Despite the upsurge in interest in World War I, the Ottoman battle- and home-front experiences of the war have remained largely unknown, even though they fully replicated and in many respects exceeded the experiences of other belligerent nations. As in other belligerent countries, people living throughout the Ottoman Empire heavily suffered from mass conscription, deportation, massacres, rationing, government requisitioning of grain and livestock, and other catastrophic effects of the war. At the end of the war, Ottoman society was deeply traumatized due to the high number of casualties, devastated economic infrastructure, involuntary displacement, cultural anxiety, ethnic tensions, and political instability.
First World War created new economic and social realities in the Ottoman Empire. During the war, governmental and military policies extended state’s capacity of intervention into the distant corners of the empire to extract people and resources to a degree not seen before. In this paper, I would like to focus on the state’s new functions and the political nature and implications of these new wartime realities and their perception by ordinary people at the Ottoman home front.
The documents in the Ottoman archives provide a unique perspective on ordinary people’s interaction with the wartime state. While asking for government’s help, these people in part justified their demands on the traditional claim of material need, but they also understood payments and provisions as something the state owed them because of their husbands’, sons’ and fathers’ service and sacrifice. They made incessant demands on state officials to supply basic foodstuffs for them to feed their families. This heightened contact with the state during wartime is a good example of how the concept of Ottoman citizenship took shape through the everyday experiences of ordinary people and their relations with official authorities.

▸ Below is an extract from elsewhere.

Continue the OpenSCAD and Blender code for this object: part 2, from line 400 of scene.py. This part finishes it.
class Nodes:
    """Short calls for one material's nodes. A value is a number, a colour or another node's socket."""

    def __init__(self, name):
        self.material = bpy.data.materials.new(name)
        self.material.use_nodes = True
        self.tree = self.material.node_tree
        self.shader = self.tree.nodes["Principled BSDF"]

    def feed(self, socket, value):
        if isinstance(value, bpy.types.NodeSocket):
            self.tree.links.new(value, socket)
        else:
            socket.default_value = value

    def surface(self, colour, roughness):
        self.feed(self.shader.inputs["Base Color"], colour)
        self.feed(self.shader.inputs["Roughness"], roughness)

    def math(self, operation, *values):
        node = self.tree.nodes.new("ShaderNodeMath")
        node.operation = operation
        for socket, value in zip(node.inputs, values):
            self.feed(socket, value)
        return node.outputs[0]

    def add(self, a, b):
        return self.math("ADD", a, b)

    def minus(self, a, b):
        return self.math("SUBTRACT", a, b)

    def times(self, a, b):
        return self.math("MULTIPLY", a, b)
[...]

In this paper, I will examine this complex and dynamic wartime relationship between state, nation, and citizens based on the official documents, reports, memories, and also ordinary peoples’ letters, petitions, and complaints. Studying the wartime interaction between state and society and focusing on daily material concerns of the Ottoman people, I believe, would provide a new perspective on the disintegration process of the empire.

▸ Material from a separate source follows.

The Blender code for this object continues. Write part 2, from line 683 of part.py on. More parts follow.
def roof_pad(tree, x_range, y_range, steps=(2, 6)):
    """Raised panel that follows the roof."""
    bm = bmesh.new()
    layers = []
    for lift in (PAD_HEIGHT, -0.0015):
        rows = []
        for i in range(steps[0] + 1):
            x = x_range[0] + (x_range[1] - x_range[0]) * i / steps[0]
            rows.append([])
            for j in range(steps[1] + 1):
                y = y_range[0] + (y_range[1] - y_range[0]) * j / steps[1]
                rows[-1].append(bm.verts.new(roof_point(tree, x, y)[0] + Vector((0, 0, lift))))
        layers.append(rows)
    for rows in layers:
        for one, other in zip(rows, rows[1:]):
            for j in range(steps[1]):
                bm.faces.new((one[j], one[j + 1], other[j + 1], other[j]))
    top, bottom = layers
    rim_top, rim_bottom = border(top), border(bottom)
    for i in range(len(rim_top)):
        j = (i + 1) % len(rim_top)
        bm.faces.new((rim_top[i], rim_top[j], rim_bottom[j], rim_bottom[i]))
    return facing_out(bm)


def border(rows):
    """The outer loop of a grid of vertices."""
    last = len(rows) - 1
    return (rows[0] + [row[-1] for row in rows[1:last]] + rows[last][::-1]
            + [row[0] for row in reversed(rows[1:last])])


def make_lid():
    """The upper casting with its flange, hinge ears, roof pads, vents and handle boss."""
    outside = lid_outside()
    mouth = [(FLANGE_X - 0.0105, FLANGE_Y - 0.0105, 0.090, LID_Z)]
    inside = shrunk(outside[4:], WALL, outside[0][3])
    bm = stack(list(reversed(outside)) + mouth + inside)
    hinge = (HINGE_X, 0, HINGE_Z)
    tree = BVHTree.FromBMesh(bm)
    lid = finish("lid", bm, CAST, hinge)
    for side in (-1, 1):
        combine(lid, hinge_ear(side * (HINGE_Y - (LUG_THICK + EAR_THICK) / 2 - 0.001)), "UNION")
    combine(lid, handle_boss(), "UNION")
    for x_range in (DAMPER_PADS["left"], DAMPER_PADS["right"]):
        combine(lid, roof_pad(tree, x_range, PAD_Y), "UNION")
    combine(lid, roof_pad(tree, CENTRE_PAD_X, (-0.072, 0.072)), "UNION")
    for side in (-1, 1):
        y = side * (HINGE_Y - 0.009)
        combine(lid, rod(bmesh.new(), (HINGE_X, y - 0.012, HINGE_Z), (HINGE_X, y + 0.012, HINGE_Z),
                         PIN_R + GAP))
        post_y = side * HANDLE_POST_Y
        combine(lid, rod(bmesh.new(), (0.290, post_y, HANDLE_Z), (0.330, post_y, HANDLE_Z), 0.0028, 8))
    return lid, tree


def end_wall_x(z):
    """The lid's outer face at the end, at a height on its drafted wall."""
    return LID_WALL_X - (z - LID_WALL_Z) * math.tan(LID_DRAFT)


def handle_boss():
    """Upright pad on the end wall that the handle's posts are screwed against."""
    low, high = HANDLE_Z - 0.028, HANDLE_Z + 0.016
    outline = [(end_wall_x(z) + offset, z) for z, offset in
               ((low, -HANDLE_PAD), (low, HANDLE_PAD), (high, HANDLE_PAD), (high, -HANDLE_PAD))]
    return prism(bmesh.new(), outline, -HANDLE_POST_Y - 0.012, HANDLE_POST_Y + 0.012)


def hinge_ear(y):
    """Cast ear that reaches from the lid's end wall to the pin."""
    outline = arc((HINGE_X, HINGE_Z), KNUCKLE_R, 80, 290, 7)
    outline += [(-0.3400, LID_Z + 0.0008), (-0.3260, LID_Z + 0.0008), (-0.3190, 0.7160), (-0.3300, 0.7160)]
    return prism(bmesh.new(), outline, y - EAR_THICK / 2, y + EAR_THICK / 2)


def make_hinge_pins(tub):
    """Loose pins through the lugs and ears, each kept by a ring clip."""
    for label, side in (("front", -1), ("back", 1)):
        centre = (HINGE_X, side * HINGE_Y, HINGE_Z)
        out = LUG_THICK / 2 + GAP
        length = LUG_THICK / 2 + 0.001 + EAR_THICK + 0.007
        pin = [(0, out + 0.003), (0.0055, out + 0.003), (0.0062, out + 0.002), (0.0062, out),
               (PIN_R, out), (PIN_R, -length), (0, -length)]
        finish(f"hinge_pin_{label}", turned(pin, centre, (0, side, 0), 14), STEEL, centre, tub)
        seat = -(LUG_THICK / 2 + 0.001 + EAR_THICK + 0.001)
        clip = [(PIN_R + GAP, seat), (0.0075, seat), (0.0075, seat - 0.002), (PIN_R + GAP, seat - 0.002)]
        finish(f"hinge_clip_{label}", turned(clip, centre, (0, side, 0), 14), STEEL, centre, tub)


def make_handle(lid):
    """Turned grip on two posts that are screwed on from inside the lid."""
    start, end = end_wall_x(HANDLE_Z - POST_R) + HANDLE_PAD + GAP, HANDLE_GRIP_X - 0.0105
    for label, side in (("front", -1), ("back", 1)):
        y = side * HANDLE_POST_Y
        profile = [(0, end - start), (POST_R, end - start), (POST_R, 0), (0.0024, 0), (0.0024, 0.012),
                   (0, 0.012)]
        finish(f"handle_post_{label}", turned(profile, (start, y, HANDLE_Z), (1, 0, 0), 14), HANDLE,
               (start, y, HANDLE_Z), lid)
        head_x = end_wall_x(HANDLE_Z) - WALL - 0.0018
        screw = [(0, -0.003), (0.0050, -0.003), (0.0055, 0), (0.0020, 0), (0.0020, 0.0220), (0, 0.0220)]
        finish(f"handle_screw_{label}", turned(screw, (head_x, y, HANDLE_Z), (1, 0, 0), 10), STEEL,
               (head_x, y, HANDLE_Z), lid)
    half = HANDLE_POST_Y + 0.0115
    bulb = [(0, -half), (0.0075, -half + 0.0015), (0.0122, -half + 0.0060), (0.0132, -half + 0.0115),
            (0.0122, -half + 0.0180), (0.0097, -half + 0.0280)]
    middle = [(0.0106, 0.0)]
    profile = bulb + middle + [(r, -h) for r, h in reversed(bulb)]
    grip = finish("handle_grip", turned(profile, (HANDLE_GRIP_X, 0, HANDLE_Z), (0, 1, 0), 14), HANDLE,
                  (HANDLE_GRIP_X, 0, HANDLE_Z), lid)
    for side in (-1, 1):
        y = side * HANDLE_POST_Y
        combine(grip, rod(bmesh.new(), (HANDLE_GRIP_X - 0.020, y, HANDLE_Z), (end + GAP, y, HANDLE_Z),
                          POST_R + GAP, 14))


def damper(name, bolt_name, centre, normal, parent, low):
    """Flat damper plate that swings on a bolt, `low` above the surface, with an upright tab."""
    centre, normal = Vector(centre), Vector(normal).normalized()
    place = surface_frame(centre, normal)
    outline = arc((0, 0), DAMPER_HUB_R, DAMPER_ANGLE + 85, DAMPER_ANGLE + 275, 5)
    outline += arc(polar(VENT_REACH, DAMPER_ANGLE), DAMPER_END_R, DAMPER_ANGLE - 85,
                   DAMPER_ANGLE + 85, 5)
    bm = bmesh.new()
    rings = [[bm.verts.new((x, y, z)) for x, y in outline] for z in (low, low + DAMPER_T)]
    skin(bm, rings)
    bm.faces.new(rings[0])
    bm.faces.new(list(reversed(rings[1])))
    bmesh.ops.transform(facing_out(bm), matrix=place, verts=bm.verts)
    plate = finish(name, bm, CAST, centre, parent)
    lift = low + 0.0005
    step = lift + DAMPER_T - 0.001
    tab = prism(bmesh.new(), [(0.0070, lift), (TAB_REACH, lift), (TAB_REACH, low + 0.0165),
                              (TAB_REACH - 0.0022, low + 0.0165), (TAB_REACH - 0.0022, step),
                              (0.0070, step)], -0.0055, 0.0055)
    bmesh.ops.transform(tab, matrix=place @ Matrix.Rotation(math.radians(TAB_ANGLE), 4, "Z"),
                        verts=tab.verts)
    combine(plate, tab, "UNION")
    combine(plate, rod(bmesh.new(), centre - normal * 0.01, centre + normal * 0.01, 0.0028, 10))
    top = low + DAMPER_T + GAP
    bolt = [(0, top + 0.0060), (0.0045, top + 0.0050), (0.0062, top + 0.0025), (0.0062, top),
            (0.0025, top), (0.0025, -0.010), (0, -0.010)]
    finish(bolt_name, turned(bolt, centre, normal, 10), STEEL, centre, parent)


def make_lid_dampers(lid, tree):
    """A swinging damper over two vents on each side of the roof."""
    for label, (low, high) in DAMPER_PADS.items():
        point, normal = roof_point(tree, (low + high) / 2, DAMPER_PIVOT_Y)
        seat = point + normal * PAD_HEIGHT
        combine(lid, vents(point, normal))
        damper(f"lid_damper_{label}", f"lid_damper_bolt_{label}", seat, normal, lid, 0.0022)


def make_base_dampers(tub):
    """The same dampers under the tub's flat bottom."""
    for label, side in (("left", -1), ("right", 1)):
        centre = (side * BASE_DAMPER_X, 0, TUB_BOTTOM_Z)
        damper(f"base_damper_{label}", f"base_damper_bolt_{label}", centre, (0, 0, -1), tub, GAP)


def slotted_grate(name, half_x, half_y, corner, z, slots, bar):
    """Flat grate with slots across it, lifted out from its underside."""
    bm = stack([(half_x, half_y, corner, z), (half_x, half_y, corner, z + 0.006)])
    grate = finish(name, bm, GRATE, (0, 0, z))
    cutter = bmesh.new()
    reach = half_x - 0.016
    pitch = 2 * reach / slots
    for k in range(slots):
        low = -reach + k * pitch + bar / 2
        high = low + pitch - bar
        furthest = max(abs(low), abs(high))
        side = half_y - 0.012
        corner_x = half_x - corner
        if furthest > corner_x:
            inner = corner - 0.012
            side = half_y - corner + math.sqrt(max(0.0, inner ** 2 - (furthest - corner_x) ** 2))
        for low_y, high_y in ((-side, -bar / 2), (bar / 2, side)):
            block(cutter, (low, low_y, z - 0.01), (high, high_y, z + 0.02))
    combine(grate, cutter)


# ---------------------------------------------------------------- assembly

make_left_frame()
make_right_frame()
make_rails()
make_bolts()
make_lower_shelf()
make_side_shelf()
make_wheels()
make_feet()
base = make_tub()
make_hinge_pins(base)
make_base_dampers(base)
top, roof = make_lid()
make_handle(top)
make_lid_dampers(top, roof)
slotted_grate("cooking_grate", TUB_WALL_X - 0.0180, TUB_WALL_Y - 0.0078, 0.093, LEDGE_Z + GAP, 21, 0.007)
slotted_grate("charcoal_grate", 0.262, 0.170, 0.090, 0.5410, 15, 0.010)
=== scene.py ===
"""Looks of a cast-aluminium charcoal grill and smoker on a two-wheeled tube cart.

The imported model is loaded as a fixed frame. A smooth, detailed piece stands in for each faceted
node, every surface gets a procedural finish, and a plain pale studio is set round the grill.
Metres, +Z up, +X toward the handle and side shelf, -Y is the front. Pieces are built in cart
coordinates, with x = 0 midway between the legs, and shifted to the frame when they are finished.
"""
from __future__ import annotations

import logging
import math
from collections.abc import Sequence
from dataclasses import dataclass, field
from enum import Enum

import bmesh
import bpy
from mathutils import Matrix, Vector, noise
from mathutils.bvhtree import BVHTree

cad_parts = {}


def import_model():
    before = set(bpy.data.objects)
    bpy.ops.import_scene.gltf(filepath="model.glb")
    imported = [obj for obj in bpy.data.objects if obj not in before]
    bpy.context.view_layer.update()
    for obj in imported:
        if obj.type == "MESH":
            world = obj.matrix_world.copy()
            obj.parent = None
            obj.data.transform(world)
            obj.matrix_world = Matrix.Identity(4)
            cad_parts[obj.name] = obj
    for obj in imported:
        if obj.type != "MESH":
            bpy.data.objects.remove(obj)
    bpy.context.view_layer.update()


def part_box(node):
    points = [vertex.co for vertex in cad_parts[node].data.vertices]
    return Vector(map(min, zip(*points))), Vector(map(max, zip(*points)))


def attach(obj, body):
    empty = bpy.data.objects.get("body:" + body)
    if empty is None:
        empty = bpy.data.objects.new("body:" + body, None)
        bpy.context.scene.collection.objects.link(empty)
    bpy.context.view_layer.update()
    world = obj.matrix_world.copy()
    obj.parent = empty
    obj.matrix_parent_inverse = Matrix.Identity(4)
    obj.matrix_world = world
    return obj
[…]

Studies on Ottoman labor history have by and large focused exclusively on strikes. In these studies they discuss workers` demands, employers and government officials` reactions to these demands, and the settlement of conflicts in some detail. However, they usually do not examine workers` everyday experiences within and outside their worksites. Accordingly, they fail to address some critical issues about the organization strikes and the experiences of the striking workers. For instance, the question of how great numbers of workers were organized and mobilized remains unanswered. Those labor historians who tackle this question, on the other hand, tend to underestimate workers` agency. They usually refer to the workers` spontaneous actions, highlight ethnic and religious ties binding them, and overemphasize the role of one single labor leader in the whole process.
Some recent studies analyzing different forms of labor activism in relation to workers` everyday experiences within and outside their worksites offer a different perspective. For instance, one of these studies demonstrates how some cultural and social spaces (such as coffeehouses and theaters) provided the workers with a convenient milieu of interaction and how these communication networks contributed to workers` political education, organization and mobilization (Khuri-Makdisi, "Levantine Trajectoires: The Formulation and Dissemination of Radical Ideas in and between Beirut, Cairo, Alexandria, 1860-1914"). Drawing on these recent studies, this paper focuses on tobacco workers who were socially and politically one of the most active labor groups in the Ottoman Empire. In the late nineteenth and early twentieth centuries, all of the major tobacco processing centers in the Empire –Kavalla, Salonica, Xanti, Samsun and Istanbul- witnessed huge strikes organized by hundreds and even thousands of workers. This paper sets out to analyze these strikes in relation to workers` experiences on the shop-floor. I propose that tobacco workers’ strikes were neither organizational genius of a single labor leader nor the result of the spontaneous actions of the workers. Rather, these were the products of workers` collective, disciplined and organized activities. Finally it intends to show that workers’ collective activities were founded upon their experiences on the shop-floor ranging from recruitment process to wage payments as well as their everyday social interaction with their fellow laborers.
My paper aims to examine the experiences of rural population in Diyarbekir within the context of the changing land regime after the Tanzimat reforms and specifically the Land Code of 1858. I will look at the conflicts revolving around the ownership, use, possession, and dispossession of land in the region. By looking at two interrelated processes, I intend to examine how land relations were redefined, challenged and negotiated among central authorities, local notables, and commoners. To do so, first, I will look at how growing world-wide trends towards the legal recognition of the private ownership of land materialized in the region. In the Ottoman Empire, the Land Code represented the most important episode of the legal regulations on land relations in the nineteenth century. However, the reflections of this empire-wide trend towards private land-ownership on the eastern provinces have not been examined in Ottoman historical writing.
Second, I will examine the causes and forms of rural discontent among the commoners in the face of rising claims of both Kurdish notables and the Tanzimat authorities over land. The literature on the social discontent in the Kurdish areas focused their attention solely on the conflicts between the Kurdish notables and the Ottoman state. (Jwaideh 1960, Özo?lu 2004). The commoners who constituted the producing sectors of rural society appear only as the loyal supporters of the Kurdish chiefs in their revolts against the central state. My paper proposes to examine the ways in which introduction of new land tenure and new ways of surplus extraction by Tanzimat regime transformed the livelihoods of the commoners. This also entails an analysis of the ways in which commoners articulated their discontent about rising claims over land and agricultural surplus. Overall, my paper aims to challenge the constraints of the hegemonic center-periphery paradigm and also bring a bottom-up approach to the Tanzimat project by integrating the experiences and the agencies of the commoners into the historical analysis.